● Direction
Within the listing below, locate all lines containing the word "groups". Copy each one.

● Working data
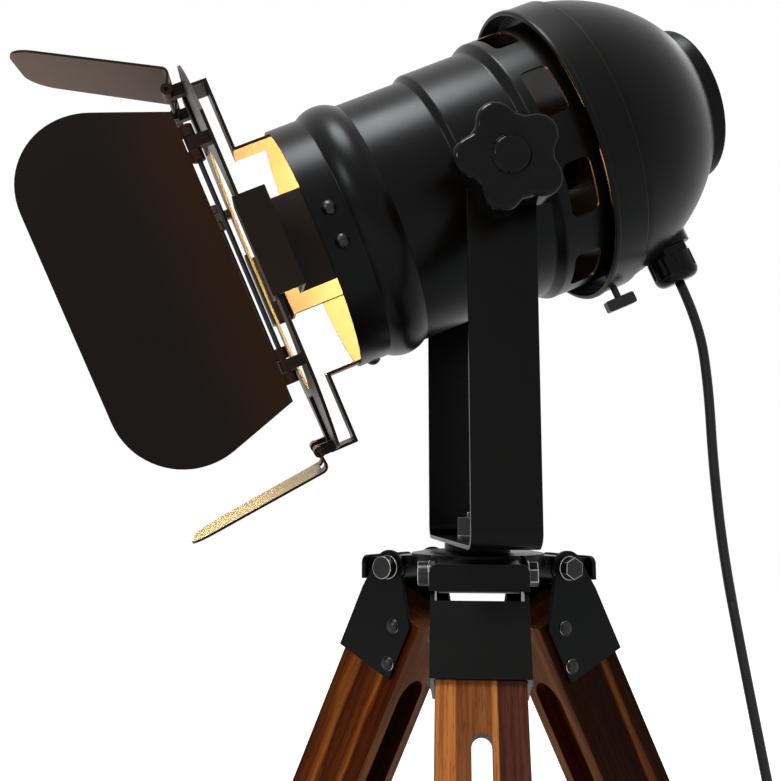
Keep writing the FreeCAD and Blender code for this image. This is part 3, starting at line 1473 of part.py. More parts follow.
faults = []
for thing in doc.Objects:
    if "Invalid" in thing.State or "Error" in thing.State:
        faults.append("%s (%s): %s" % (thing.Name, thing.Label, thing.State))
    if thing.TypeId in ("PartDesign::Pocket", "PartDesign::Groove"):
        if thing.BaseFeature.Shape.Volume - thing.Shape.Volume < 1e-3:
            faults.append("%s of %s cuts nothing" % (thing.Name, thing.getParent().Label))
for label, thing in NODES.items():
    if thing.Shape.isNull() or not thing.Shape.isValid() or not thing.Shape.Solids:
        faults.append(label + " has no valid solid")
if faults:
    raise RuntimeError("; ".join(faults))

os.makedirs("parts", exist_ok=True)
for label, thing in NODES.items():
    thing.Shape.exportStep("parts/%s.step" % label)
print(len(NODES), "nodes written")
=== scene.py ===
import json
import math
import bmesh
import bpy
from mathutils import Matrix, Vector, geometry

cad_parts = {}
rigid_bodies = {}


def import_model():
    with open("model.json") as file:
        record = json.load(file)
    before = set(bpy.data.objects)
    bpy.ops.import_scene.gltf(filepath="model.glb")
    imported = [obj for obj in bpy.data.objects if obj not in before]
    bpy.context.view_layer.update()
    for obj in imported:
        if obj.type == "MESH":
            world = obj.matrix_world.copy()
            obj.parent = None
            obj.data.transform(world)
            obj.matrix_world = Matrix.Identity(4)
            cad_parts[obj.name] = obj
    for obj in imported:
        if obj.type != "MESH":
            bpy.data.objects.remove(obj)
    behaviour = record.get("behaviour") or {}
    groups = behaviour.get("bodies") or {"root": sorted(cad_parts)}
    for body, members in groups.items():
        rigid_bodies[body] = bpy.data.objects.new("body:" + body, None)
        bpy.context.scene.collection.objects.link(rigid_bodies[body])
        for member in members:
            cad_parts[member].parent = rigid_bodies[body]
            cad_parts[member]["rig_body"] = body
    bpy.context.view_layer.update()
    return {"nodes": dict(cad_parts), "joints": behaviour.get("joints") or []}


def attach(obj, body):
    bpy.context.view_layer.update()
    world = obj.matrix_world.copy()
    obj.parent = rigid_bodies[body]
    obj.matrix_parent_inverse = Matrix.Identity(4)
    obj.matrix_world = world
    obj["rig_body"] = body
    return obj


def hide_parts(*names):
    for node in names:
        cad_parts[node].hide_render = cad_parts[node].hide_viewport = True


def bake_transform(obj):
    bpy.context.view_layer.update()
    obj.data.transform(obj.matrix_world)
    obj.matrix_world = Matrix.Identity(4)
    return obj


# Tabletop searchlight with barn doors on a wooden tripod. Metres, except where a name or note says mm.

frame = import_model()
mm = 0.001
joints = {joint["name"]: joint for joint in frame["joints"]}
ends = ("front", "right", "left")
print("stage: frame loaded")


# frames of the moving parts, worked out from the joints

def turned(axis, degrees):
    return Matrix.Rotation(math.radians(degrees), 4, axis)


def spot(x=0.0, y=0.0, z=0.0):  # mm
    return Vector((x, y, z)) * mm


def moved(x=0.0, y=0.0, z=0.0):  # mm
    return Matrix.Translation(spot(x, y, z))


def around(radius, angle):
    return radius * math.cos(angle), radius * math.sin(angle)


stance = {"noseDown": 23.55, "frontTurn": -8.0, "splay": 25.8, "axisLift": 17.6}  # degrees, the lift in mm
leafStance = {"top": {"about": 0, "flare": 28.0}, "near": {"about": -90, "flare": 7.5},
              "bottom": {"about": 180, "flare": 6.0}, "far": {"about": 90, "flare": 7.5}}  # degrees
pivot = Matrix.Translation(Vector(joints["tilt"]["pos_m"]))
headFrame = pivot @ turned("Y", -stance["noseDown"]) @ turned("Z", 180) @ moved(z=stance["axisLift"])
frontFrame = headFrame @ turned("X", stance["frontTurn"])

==

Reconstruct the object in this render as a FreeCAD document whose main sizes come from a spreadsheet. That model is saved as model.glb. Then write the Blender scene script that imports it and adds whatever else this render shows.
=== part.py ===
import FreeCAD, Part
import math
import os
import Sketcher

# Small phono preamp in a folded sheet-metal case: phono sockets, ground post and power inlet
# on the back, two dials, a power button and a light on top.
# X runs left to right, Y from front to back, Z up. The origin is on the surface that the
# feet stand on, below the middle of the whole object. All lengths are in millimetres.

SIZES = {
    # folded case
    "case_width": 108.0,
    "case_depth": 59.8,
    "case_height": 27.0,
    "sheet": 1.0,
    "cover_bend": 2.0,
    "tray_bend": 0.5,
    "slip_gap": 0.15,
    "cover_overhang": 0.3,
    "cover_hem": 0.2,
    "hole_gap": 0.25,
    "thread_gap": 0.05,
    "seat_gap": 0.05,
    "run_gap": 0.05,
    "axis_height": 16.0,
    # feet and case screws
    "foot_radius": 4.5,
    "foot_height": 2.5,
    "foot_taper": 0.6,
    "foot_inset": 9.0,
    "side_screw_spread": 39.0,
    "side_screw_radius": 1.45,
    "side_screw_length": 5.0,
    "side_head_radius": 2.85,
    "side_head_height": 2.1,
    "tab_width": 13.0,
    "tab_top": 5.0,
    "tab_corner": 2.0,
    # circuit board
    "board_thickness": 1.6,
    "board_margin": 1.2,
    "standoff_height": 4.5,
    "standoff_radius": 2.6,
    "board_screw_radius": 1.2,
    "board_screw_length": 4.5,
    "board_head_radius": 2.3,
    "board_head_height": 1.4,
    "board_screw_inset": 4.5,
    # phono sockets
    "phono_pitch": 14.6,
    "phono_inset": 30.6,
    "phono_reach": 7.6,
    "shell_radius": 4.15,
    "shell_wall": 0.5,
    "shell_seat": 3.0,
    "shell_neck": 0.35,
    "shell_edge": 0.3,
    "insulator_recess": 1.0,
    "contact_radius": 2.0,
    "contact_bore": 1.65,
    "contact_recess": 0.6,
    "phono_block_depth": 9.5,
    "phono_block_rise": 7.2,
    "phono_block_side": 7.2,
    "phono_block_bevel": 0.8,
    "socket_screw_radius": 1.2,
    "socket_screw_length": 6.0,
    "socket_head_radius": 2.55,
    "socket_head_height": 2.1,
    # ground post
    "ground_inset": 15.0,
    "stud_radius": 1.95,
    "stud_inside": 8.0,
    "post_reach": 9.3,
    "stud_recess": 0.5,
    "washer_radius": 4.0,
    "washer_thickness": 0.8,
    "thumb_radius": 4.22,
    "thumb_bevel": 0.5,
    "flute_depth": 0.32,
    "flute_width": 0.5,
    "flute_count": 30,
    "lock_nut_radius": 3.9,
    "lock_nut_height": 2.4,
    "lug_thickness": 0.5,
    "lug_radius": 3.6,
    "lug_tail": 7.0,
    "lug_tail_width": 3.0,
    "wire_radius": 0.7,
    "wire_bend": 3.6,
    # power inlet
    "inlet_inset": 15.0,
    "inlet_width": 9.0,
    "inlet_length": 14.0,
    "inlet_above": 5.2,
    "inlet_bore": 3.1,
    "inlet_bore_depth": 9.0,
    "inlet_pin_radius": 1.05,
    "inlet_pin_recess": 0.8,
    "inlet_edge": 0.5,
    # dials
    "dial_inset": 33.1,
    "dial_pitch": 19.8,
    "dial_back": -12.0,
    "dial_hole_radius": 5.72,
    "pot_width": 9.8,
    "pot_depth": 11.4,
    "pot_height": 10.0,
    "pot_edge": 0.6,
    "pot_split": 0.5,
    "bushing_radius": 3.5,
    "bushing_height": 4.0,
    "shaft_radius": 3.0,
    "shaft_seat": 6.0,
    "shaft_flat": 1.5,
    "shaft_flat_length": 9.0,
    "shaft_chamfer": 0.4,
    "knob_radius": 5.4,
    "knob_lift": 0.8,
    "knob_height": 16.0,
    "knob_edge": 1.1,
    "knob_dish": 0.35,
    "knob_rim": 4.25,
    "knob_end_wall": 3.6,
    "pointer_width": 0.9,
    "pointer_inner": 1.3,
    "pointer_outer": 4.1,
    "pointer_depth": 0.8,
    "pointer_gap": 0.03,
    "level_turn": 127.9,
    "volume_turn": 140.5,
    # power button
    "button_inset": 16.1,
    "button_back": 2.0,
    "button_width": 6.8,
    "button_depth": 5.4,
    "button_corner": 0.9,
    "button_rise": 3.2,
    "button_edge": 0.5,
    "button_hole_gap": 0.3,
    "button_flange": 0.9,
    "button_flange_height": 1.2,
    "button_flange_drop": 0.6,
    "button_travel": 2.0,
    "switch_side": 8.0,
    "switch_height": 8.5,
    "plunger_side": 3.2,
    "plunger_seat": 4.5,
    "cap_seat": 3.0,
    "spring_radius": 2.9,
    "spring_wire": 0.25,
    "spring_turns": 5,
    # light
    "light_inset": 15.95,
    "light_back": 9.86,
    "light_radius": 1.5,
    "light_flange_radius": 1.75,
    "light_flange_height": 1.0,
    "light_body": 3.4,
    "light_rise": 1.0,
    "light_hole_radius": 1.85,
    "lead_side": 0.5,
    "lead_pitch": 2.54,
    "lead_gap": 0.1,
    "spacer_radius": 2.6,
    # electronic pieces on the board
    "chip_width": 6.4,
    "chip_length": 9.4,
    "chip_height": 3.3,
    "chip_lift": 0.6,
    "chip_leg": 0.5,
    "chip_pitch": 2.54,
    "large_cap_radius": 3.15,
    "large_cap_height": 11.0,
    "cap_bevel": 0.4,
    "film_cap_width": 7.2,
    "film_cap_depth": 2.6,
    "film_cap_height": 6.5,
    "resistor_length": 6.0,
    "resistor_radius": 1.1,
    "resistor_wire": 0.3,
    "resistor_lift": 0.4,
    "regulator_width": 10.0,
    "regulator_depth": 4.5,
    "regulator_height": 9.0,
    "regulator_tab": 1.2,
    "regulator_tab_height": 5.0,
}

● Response
    groups = behaviour.get("bodies") or {"root": sorted(cad_parts)}
    for body, members in groups.items():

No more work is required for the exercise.